┌──

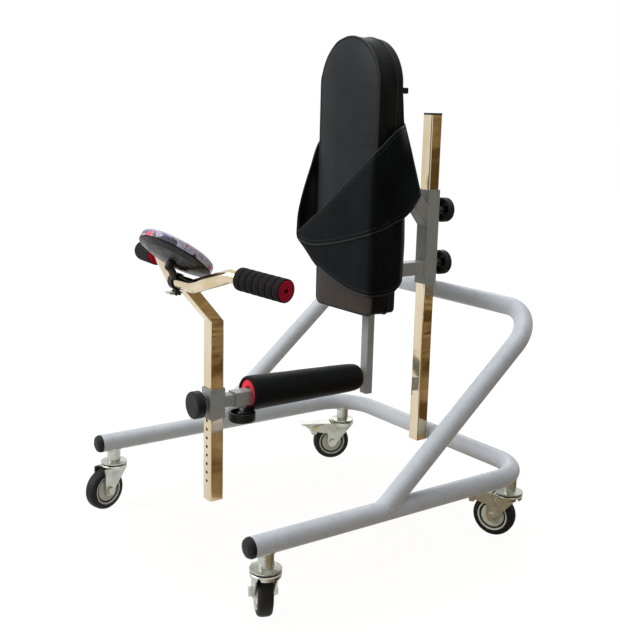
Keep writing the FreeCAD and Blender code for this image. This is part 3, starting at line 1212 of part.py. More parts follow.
def play_disc():
    place, turn = disc_place()
    radius, wall, rim = "sizes.disc_diameter / 2", "sizes.disc_wall", "sizes.disc_rim"
    crown = "(sizes.disc_rim + sizes.disc_crown)"
    outline = [
        (radius + " - " + wall, "0.1"),
        (radius, "0.1"),
        (radius, rim + " - 3"),
        (radius + " - 1", rim),
        (radius + " - 4", rim + " + sizes.disc_crown * 0.35"),
        (radius + " / 2", crown + " - sizes.disc_crown * 0.2"),
        ("0", crown),
        ("0", crown + " - " + wall),
        (radius + " / 2", crown + " - sizes.disc_crown * 0.2 - " + wall),
        (radius + " - 5", rim + " + sizes.disc_crown * 0.35 - " + wall),
        (radius + " - " + wall + " - 0.8", rim + " - 1.8"),
        (radius + " - " + wall, rim + " - 3"),
    ]
    cover = turned("cover_shell", outline, place, turn)
    up = turn.multVec(Vector(0, 0, 1))
    around = math.radians(size("disc_button_turn"))
    out = turn.multVec(Vector(math.cos(around), math.sin(around), 0)) * size("disc_button_out")
    seat = Vector(*place) + out + up * (size("disc_rim") + size("disc_crown") * 0.4)
    button = cylinder("button", "sizes.disc_button / 2", "sizes.disc_button_height", tuple(seat), tuple(up))
    keep(fuse("cover_button", [cover, button]), "play_disc_cover")

    inside = radius + " - sizes.disc_wall - 0.1"
    lift = "sizes.card_lift"
    outline = [("0", lift), (inside, lift), (inside, lift + " + sizes.card_thickness"), ("0", lift + " + sizes.card_thickness")]
    keep(turned("card", outline, place, turn), "play_disc_card")

    low, foot = "-sizes.dish_depth", "sizes.dish_foot / 2"
    bore = "sizes.neck_pin / 2 + sizes.neck_fit"
    lip = radius + " - sizes.disc_wall - 0.1"
    outline = [
        (bore, low),
        (foot, low),
        (radius + " * 0.75", "-sizes.dish_depth * 0.58"),
        (radius + " - 1", "-2"),
        (radius, "0"),
        (lip, "0"),
        (lip, lift + " - 0.1"),
        (lip + " - " + wall, lift + " - 0.1"),
        (lip + " - " + wall, "0"),
        (radius + " * 0.75", "sizes.disc_wall * 1.1 - sizes.dish_depth * 0.58"),
        (foot, low + " + sizes.disc_wall * 1.2"),
        ("sizes.neck_pin / 2 + 3", low + " + sizes.disc_wall * 1.2"),
        ("sizes.neck_pin / 2 + 3", low + " + 10"),
        (bore, low + " + 10"),
    ]
    keep(turned("dish", outline, place, turn), "play_disc_dish")


def disc_clamp():
    place, turn = disc_place()
    up = turn.multVec(Vector(0, 0, 1))
    neck_top = Vector(*place) - up * (size("dish_depth") + size("neck_gap"))
    bar = Vector(size("clamp_x"), size("bar_y"), size("bar_height"))
    half = size("clamp_width") / 2
    outer = size("bar_outside") / 2 + size("clamp_wall")
    ring = Part.makeCylinder(outer, 2 * half, bar - Vector(half, 0, 0), Vector(1, 0, 0))
    knuckle = neck_top - up * 6
    towards = knuckle - bar
    stalk = Part.makeCylinder(half, towards.Length, bar, towards)
    seat = Part.makeCylinder(size("neck_diameter") / 2, 7, neck_top - up * 7, up)
    joint = Part.makeSphere(size("neck_diameter") / 2, knuckle - up)
    pin = Part.makeCylinder(size("neck_pin") / 2, 10 + size("neck_gap"), neck_top - up, up)
    thick, ear = size("clamp_slit") / 2 + 3, outer + size("clamp_ear")
    ears = Part.makeBox(2 * half, 2 * thick, ear, bar - Vector(half, thick, ear))
    body = ring.fuse([stalk, seat, joint, pin, ears])
    bore_radius = size("bar_outside") / 2 + size("clamp_fit")
    bore = Part.makeCylinder(bore_radius, 12 * half, bar - Vector(6 * half, 0, 0), Vector(1, 0, 0))
    slit_low = bar - Vector(2 * half, size("clamp_slit") / 2, ear + 1)
    slit = Part.makeBox(4 * half, size("clamp_slit"), ear + 1, slit_low)
    screw = bar - Vector(0, 0, outer + size("clamp_ear") / 2)
    hole = Part.makeCylinder(size("wing_screw") / 2 + size("clamp_fit"), 60, screw - Vector(0, 30, 0), Vector(0, 1, 0))
    body = body.cut(bore).cut(slit).cut(hole).removeSplitter()
    keep(shape_piece("clamp", body), "play_disc_clamp")
    shank = Part.makeCylinder(size("wing_screw") / 2, 2 * thick + 6, screw - Vector(0, thick + 5, 0), Vector(0, 1, 0))
    button = Part.makeCylinder(size("wing_screw") * 0.8, 2, screw + Vector(0, thick, 0), Vector(0, 1, 0))
    hub = Part.makeCylinder(size("wing_screw") * 0.8, 5, screw - Vector(0, thick + 5, 0), Vector(0, 1, 0))
    span = size("wing_span")
    wings = Part.makeBox(span, 8, 2.5, screw - Vector(span / 2, thick + 12, 1.25))
    keep(shape_piece("wing", shank.fuse([button, hub, wings]).removeSplitter()), "clamp_screw")


def check_and_write():
    doc.recompute()
    for item in doc.Objects:
        if "Invalid" in item.State or "Error" in item.State:
            raise RuntimeError("%s did not build: %s" % (item.Label, item.State))
    os.makedirs("parts", exist_ok=True)
    for piece in pieces:
        shape = piece.Shape
        if shape.isNull() or not shape.isValid() or not shape.Solids:
            raise RuntimeError("%s has no valid solid" % piece.Label)
        shape.exportStep(os.path.join("parts", piece.Label + ".step"))
        print("%-28s %2d solids %10.0f mm3" % (piece.Label, len(shape.Solids), shape.Volume))


lower_rod = frame_tubes()
mast()
castor_roots(lower_rod)
castors()
carriage_sleeve()
carriage_arms()
backbone()
seat_arm()
sliding_arm()
knobs()
roller()
backrest()
belt()
handlebar_post()
handlebar()
play_disc()
disc_clamp()
check_and_write()
print(len(pieces), "pieces")
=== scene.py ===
# Gait trainer for a child: finishes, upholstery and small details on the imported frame
import json
import math
import bpy
from mathutils import Matrix, Vector, noise


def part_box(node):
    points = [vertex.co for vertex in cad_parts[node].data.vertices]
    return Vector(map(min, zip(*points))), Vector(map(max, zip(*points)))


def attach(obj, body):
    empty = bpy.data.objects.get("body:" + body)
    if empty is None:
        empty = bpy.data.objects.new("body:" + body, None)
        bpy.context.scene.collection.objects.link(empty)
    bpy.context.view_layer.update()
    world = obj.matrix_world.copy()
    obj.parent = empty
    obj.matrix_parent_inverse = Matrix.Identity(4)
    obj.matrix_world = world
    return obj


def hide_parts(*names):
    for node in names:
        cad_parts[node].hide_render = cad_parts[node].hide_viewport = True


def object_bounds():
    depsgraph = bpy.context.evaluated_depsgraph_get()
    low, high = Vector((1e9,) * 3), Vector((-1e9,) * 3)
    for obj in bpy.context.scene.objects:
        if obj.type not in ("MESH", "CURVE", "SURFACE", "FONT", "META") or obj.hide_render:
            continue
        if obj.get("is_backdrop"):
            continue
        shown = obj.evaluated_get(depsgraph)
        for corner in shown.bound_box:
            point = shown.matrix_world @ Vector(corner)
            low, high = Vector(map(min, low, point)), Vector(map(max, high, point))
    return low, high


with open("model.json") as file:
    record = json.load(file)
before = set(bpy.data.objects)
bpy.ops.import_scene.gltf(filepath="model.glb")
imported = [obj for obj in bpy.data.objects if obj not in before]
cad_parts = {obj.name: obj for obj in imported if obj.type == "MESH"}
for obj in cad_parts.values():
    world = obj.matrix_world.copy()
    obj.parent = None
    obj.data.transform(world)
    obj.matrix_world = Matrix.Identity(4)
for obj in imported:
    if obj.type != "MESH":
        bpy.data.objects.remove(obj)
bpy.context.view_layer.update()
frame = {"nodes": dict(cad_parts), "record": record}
nodes = frame["nodes"]
scene = bpy.context.scene
mm = 0.001
print("stage: frame loaded,", len(nodes), "nodes")


# A hex colour as the linear one that Blender's sockets take, with alpha
def linear(hexColour):
    values = [int(hexColour[i:i + 2], 16) / 255 for i in (1, 3, 5)]
    return tuple(v / 12.92 if v <= 0.04045 else ((v + 0.055) / 1.055) ** 2.4 for v in values) + (1.0,)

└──

Task to carry out
Exactly how many lines of the material contain the word "record"? Write the number alone.

Solved problem
2